19/2/08

INTO THE WILD: el salvaje peregrino

Confirma el díscolo y rebelde vocacional Sean Penn su talento para, si no hallar, al menos indagar su nombre propio dentro de la nómina de autores tras la cámara, su sello intransferible como creador de sueños en movimiento, de retazos de vida y muerte encarnados en personajes muy matizados -al menos en la escritura del guión- y en un uso libre, astuto, poético de los elementos que conforman la puesta en escena de esas ideas.

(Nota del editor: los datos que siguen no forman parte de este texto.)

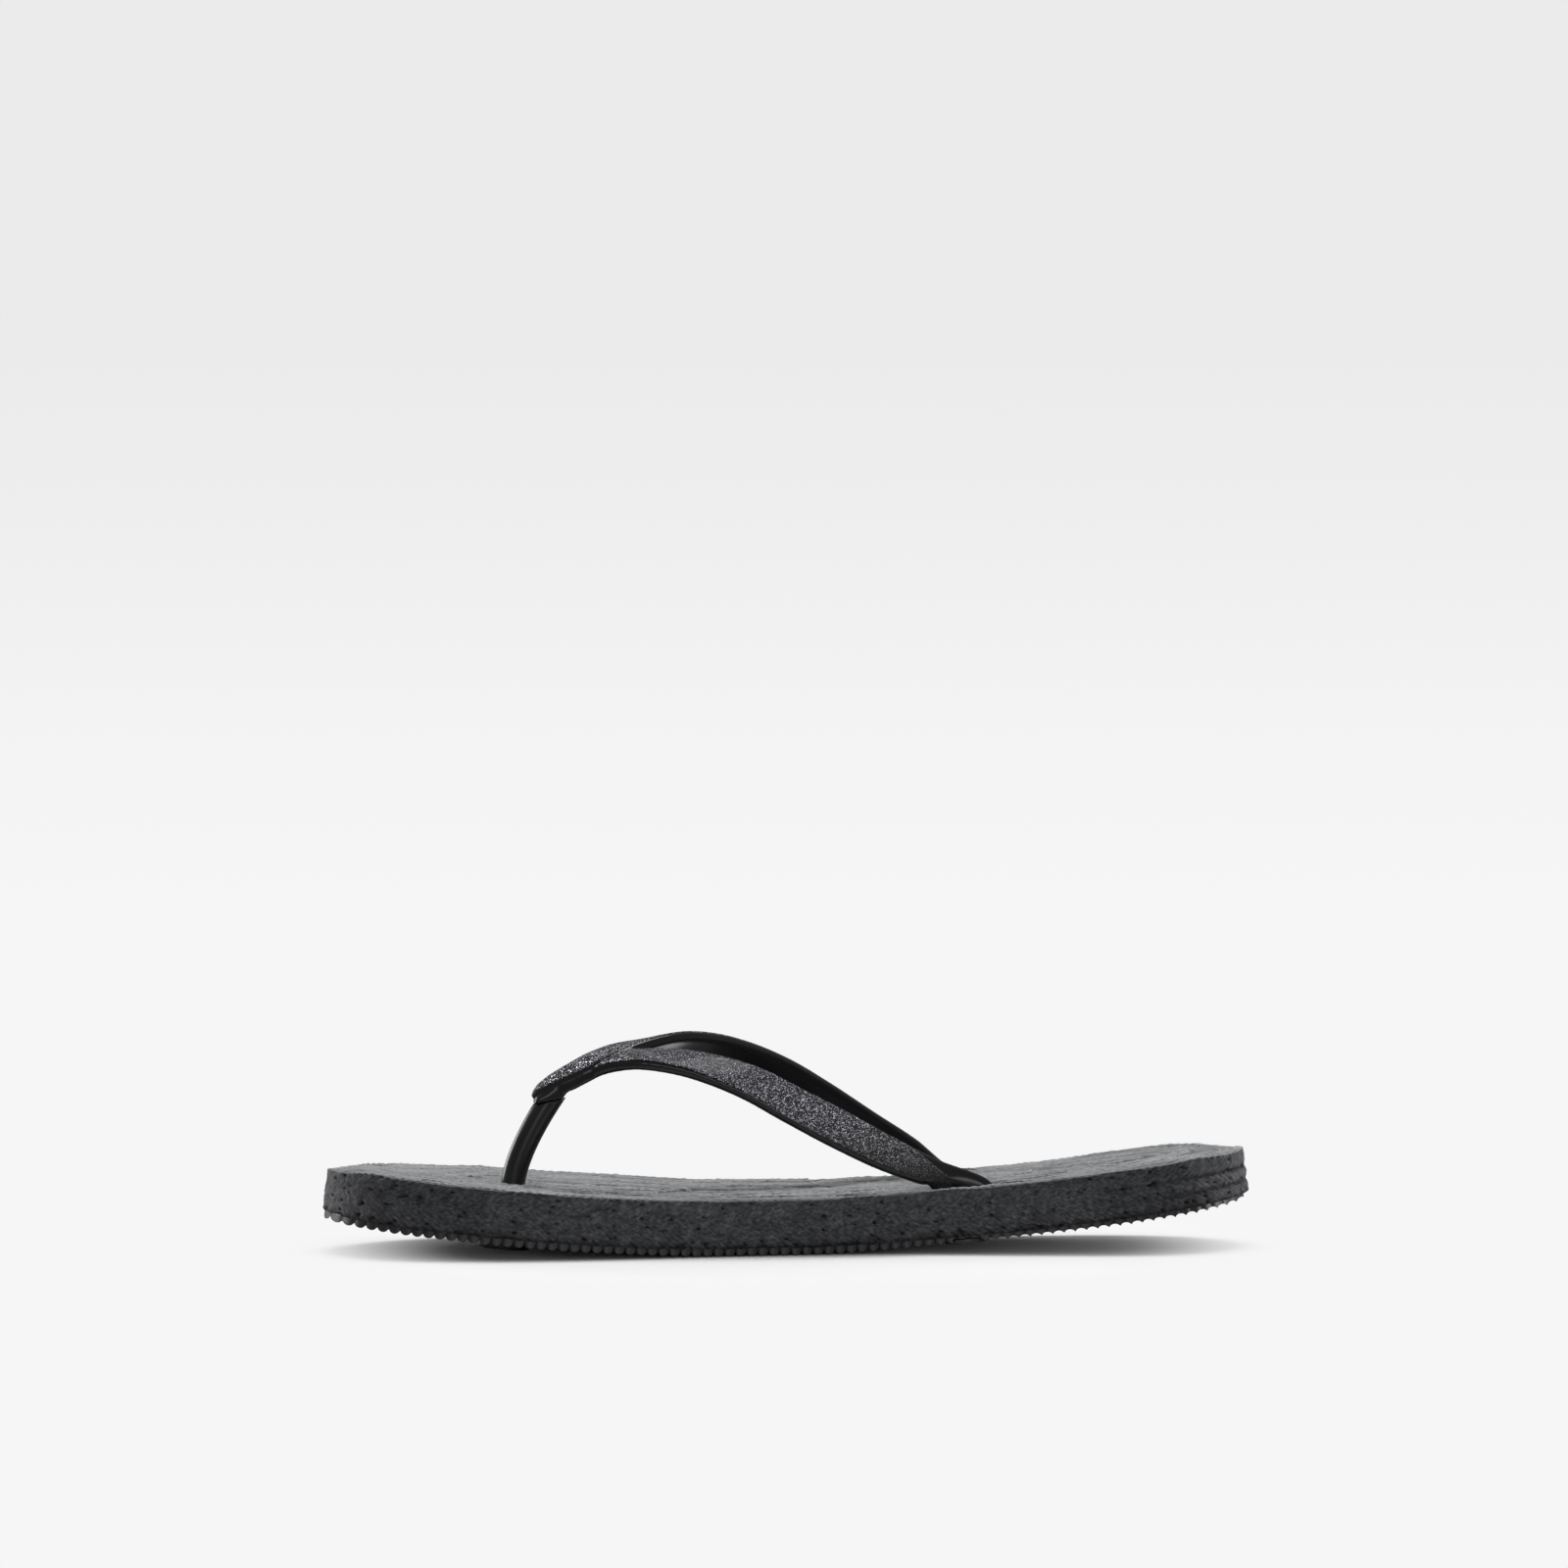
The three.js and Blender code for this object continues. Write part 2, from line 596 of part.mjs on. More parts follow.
function rubberOutsole() {
  const count = Math.floor((SOLE_LENGTH - RIB_FOOT) / RIB_PITCH);
  const firstRib = -(count * RIB_PITCH) / 2;
  const lower = [solePoint(TOE_X - 3, 0, RIB_HEIGHT)];
  for (let i = 0; i <= count; i += 1) {
    const x = firstRib + i * RIB_PITCH;
    lower.push(solePoint(x - RIB_FOOT / 2, 0, RIB_HEIGHT));
    lower.push(solePoint(x - RIB_TIP / 2, 0, 0));
    lower.push(solePoint(x + RIB_TIP / 2, 0, 0));
    lower.push(solePoint(x + RIB_FOOT / 2, 0, RIB_HEIGHT));
  }
  lower.push(solePoint(HEEL_X + 3, 0, RIB_HEIGHT));
  const sheet = layer(lower, OUTSOLE_TOP).intersect(outlinePrism);
  const recess = SIDE_DISC_THICKNESS + FIT;
  const pockets = Object.values(SLOT_Y).map((y) => toSolid(discGeometry(
    SLOT_X, y, -1, recess, SIDE_DISC_DIAMETER / 2 + FIT)));
  return toGeometry(cut(sheet, [...holes, ...pockets]));
}

function facingArm(name) {
  const { frames } = armFrames(name);
  const lift = STRAP_THICKNESS / 2 + FIT + FACING_THICKNESS / 2;
  const rings = frames.map(({ centre, across, face, half }) => {
    const raised = centre.clone().addScaledVector(face, lift);
    return barRing(raised, across, face, half - FACING_MARGIN, FACING_THICKNESS, FACING_CORNER);
  });
  return lofted(smoothRings(rings, ARM_STEPS));
}

function glitterFacing() {
  const skin = join([facingArm('medial'), facingArm('lateral')]);
  return toGeometry(cut(skin, grownArms));
}

function sidePlugDisc(name) {
  const y = SLOT_Y[name];
  const disc = toSolid(discGeometry(SLOT_X, y, FIT / 2, SIDE_DISC_THICKNESS, SIDE_DISC_DIAMETER / 2));
  return toGeometry(disc);
}

// ---- assembly -------------------------------------------------------------------------

const flipFlop = new THREE.Group();

function add(name, geometry, finish) {
  const mesh = new THREE.Mesh(geometry, new THREE.MeshStandardMaterial(MATERIALS[finish]));
  mesh.name = name;
  flipFlop.add(mesh);
  return mesh;
}

add('braid_coil', braidCoil(), 'braid');
stitchStations().forEach((x, i) => {
  const number = String(i + 1).padStart(2, '0');
  add(`transverse_stitch_${number}`, stitchBar(x, STITCH_THICKNESS, 0), 'thread');
});
add('rubber_outsole', rubberOutsole(), 'rubber');
add('thong_strap', thongStrap(), 'gloss');
add('glitter_facing', glitterFacing(), 'glitter');
add('toe_post', toePost(), 'gloss');
add('toe_plug_disc', toePlugDisc(), 'gloss');
add('medial_plug_disc', sidePlugDisc('medial'), 'gloss');
add('lateral_plug_disc', sidePlugDisc('lateral'), 'gloss');

// The origin goes under the middle of the object's box.
const middle = new THREE.Box3().setFromObject(flipFlop).getCenter(new THREE.Vector3());
flipFlop.children.forEach((mesh) => mesh.position.set(-middle.x, -middle.y, 0));

export default flipFlop;
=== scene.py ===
import math

import bpy
import numpy as np
from bpy.props import FloatProperty, FloatVectorProperty, PointerProperty
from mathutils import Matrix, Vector


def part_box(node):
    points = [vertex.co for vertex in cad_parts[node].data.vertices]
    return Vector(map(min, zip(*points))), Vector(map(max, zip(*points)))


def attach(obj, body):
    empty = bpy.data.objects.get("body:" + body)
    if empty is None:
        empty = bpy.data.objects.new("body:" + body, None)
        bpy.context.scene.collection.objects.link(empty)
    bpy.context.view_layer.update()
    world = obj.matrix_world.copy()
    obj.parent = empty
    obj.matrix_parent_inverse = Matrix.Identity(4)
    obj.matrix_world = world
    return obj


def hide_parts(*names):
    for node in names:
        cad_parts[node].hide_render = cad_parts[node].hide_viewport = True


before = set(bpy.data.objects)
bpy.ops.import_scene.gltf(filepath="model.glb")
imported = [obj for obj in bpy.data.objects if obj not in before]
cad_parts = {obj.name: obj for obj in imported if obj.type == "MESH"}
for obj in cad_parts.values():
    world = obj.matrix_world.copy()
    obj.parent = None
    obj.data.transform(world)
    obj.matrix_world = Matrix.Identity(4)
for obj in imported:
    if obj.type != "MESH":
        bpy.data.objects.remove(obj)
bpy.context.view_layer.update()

bl_info = {
    "name": "Braided flip flop",
    "version": (1, 0, 0),
    "blender": (4, 5, 0),
    "location": "3D View > Sidebar > Flip flop",
    "description": "A flip flop with a coiled braid sole, a ribbed rubber outsole and a glitter strap",
    "category": "Add Mesh",
}

# The object's sizes are in millimetres; materials, lights and the camera are in metres. Plan
# places are given in the sole's own frame: x runs from toe to heel, y from the medial to the
# lateral side, and heights are measured square to the curved underside.

# Millimetres in a metre.
MM = 1000

# ---- sole -------------------------------------------------------------------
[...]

Y lo hace mediante este sentido y profundo homenaje a la libertad innata del ser humano para encontrarse a sí mismo, para afirmarse como entidad física y proyectar su más arraigada dimensión espiritual hacia la naturaleza que lo rodea, hacia el medio salvaje en el que desarrollarse y del que se ha visto privado en aras de una vida falsa, hipócrita, postiza, estéril, materialista y, en definitiva, carente de sentido y plenitud.

La visión de esta espeluznante, extraña y magnética INTO THE WILD apela a la zona más noble de nuestra sensibilidad y eleva la mera y rutinaria experiencia como espectador a la esfera de la emoción más pura, al territorio donde descubrimos nuestra propia integridad individual, al paisaje anímico en el que tomamos conciencia de lo que somos y en el que nos liberamos. Es una propuesta más lírica y sugerente que narrativa, no importa tanto la progresión dramática como el efecto cautivador y reflexivo que nos produce. Penn ha querido -y logra- que cada espectador construya su apasionado viaje interior, superando así el tono elegíaco de sus anteriores obras.

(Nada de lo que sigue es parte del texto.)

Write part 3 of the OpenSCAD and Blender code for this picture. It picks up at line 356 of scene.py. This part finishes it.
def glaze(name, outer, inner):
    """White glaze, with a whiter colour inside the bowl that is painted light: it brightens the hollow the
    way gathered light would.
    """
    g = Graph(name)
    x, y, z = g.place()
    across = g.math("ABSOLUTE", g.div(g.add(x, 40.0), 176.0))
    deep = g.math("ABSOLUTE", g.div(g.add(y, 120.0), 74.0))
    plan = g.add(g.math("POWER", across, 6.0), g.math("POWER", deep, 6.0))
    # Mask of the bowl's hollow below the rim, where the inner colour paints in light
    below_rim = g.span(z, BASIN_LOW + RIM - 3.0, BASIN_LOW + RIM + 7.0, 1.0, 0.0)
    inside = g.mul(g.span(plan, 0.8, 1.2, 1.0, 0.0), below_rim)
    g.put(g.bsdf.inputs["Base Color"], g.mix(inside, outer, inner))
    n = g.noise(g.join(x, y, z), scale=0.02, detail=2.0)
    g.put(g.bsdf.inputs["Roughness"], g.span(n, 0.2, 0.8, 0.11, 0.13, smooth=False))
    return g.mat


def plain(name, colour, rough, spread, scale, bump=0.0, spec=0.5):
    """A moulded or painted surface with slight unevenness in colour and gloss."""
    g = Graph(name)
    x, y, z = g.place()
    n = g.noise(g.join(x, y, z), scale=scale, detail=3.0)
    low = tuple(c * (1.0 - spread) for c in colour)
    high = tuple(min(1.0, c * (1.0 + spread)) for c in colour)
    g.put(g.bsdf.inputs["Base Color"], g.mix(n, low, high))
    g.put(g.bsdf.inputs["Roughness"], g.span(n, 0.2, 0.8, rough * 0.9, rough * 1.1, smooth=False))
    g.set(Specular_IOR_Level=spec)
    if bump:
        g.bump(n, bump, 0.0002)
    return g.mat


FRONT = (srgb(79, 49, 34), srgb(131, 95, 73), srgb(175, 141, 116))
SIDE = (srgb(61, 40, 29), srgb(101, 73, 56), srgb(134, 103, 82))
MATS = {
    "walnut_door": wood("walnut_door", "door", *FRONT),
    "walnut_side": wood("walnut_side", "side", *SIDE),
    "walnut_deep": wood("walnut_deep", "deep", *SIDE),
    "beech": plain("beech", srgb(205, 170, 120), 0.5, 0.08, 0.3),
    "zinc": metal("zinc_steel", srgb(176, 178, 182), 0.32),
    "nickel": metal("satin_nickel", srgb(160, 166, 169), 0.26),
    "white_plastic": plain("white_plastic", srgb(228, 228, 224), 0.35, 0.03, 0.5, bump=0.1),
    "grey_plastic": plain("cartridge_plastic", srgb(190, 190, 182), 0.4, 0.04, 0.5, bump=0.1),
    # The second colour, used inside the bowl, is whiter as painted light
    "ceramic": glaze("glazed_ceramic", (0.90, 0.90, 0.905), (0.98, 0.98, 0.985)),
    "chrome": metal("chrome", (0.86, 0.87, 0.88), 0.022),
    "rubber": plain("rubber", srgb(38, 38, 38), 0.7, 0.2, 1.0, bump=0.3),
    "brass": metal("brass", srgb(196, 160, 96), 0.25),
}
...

INTO THE WILD nos seduce con su hipnótico recorrido humano, nos sumerge en la inmensidad del espacio natural que vemos, nos conduce con su música, con su sonoridad, con sus caminos, con sus personajes, con sus amaneceres, con el agua limpia, con la blancura de sus cumbres y la frialdad de sus estaciones, con el viento que corta rostros y vegetaciones, con todo lo que reafirma y anula a la vez el concepto que de nuestra existencia teníamos en principio.

Es una de las experiencias más arrebatadoras, subyugantes y emotivas que he podido vivir en un cine. Por todo lo que la historia plantea, por ese preciso empleo del montaje, por esa imperfecta pero perfecta planificación a base de encuadres cortos, por esa sorprendente facilidad para destilar quietud y dinamizar el ritmo, por esa sabia fórmula para extraer pasión de las miradas, para pintar con el rostro de los actores la tristeza, el desamparo, el miedo y el gozo más absolutos...Y son excelentes actores los que traducen todo esta riqueza emocional, tanto el protagonista, un soberbio y prometedor Emile Hirsch -tierno, ingenuo, apasionado y aterrorizado-, como el anciano Hal Holbrook, a quien sólo le hacen falta 5 minutos para removernos por las arrugas de su voz y la elocuencia de sus gestos.

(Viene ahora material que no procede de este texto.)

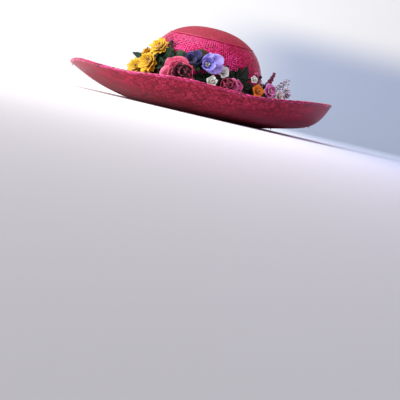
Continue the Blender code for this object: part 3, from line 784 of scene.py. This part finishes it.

Sean Penn sigue investigando su pequeño hueco en el cielo de los creadores genuinos, y lo hace con una poderosa parábola sobre la pequeñez de nuestra vida frente al entorno, sobre el poder que escondemos para cambiar nuestro destino, para hacer temblar los pilares sobre los que se organizaban nuestros días. La historia del joven graduado de familia adinerada pero absolutamente disfuncional que abandona los oropeles de su vida de éxito para viajar al corazón de Alaska y reformular los códigos de su existencia es nuestra historia, la de cualquiera de nosotros, la de todos nosotros. Con ella recorremos todas y cada una de las emociones que nos alimentan. Hace falta mucha dosis de inteligencia e intuición para lograrlo.

Lo mejor que puede pasar es llevarte la película puesta en tu cabeza y no poder quitártela durante un tiempo. Tengo la sensación de que esta pequeña joya, modesta y ambiciosa, íntima y espectacular, vivificante y dolorosa, pertenece a esa especie.